REVIEW: ‘Batman/Superman 2021 Annual,’ Issue #1

Reading Time: 3 minutes

Batman/Superman Annual

After the conclusion of the Archive of Worlds saga, the Batman and Superman of alternate worlds have agreed to temporarily trade places to challenge themselves and further their heroic skills, with Batman and Robin having to face threats in the World of Tomorrow and Superman in the World of the Knight.  Batman/Superman Annual 2021 #1 is written by Gene Luen Yang, with art and colors by Francesco Francavilla, letters by ALW’s Troy Peteri, pencils by Paul Pelletier, inks by Mick Gray, HI-FI for colors, Bryan Hitch and Alejandro Sánchez doing the cover, and Francavilla doing the variant cover.

Yang does a fantastic job of setting up these distinct worlds and each hero’s journey through them. The World of Knight is Batman’s domain that has never had a Superman, while The World of Tomorrow has never had a Batman. There’s an essential quality of either grimness or vivacity to them aligning with their respective resident heroes. And they’re not exactly what you’d expect either. Yang wrinkles these dimensions with new takes on characters and the cities that uniquely challenge Batman and Superman as they adjust to these worlds where they’ve never existed as heroes.

Yang shows his deep understanding of the core of Clark and Bruce in these worlds he’s created. Superman is so much more than his various powers. His force of will to do what’s right, even in the face of Kryptonite, is always there in this new, strangely harrowing world. Bruce is emotionally challenged in the world where he never became Batman, particularly in the face of his still-alive mother, Martha. The loss of both his parents is what always drives Batman, so what happens to his focus when part of that loss is still there? It’s a fascinating look at this otherwise stoically mythic hero.

While the overall characters and worlds presented are excellent, there’s one area where Yang could have done better in writing Batman. When discussing the antagonist of his adventure in the utopic World of Tomorrow, Batman says that his enemy’s “broken mind” could destroy the world’s “sense of safety.” Unfortunately, the writing comes off as ableist, implying that mentally ill or neurodivergent people could be inherently dangerous, while we know that’s not the case. Of course, DC has a particular history involving this problematic depiction, particularly with Batman’s rogues’ gallery, but, at least from my viewpoint, it has improved overall recently with more focus on specific malicious intent by villains (such as the Joker) rather than a focus so explicitly on their mental state.
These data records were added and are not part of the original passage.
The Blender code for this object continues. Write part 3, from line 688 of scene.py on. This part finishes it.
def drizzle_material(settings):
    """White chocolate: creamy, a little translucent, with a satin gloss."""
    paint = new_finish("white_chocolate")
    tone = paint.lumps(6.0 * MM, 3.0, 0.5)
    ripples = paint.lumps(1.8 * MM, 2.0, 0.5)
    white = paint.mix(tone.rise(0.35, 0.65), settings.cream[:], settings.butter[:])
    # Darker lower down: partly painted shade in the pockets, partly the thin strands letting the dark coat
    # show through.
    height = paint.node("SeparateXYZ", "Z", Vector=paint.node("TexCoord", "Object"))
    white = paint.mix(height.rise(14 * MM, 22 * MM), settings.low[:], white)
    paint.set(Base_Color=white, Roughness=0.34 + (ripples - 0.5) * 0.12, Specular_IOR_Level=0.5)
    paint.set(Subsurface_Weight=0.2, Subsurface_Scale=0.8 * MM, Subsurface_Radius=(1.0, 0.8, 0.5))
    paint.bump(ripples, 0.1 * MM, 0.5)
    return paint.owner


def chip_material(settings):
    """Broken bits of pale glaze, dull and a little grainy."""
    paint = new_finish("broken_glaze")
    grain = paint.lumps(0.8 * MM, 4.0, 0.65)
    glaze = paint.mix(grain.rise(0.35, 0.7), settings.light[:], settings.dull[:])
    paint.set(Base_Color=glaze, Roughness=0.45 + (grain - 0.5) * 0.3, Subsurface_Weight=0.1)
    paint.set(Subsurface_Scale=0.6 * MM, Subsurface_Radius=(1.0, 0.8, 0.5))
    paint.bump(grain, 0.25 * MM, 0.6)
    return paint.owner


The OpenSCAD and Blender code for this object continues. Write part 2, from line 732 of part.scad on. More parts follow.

Even though I certainly don’t believe Yang intended to add to the stigma, this line of writing seemed to stumble into that, and I hope that in future issues, he writes on this more carefully.

Francavilla’s art depicting the World of the Knight is haunting, as one should expect. His penciling gives the setting fantastic textures as it casts the bright and optimistic Man of Steel in this strange new world. Even as the setting is dark, Francavilla’s colors pop out in some great ways, giving it fantastic neo-noir vibes. Pelletier and Gray likewise do a great job at depicting the World of Tomorrow in starkly different ways. Superman’s world is bright, vivacious, and full of color and action. With both distinct art styles, the reader is even more immersed in these worlds.

Troy Peteri does a great job lettering both stories. Even when there’s a lot of information being given in the dialogue, he manages to make sure it doesn’t interfere with the action. Additionally, the monologue boxes for both Batman and Superman are done really well, with good coloring on their boxes to distinct their monologues from the other dialogue. It’s the finishing touch on making Batman/Superman Annual 2021 #1 a fantastic read.

Batman/Superman Annual 2021 #1 is a tremendous and fascinating look at what happens when you mix and change key things to the worlds of Batman and Superman. Yang is masterful at creating and depicting these variations of the DC Universe while putting its most iconic heroes through new and unique challenges. The art by Francavilla, Pelletier, and Gray enriches these issues and the worlds they depict tremendously, immersing readers even further into Yang’s stories. Capped off by Peteri’s excellent lettering, this is one issue of a Batman/Superman adventure you don’t want to miss.

Batman/Superman Annual 2021 #1 is available now wherever comics are sold.


Batman/Superman 2021 Annual #1
4.5

TL;DR

Batman/Superman Annual 2021 #1 is a tremendous and fascinating look at what happens when you mix and change key things to the worlds of Batman and Superman. Yang is masterful at creating and depicting these variations of the DC Universe while putting its most iconic heroes through new and unique challenges. The art by Francavilla, Pelletier, and Gray enriches these issues and the worlds they depict tremendously, immersing readers even further into Yang’s stories. Capped off by Peteri’s excellent lettering, this is one issue of a Batman/Superman adventure you don’t want to miss.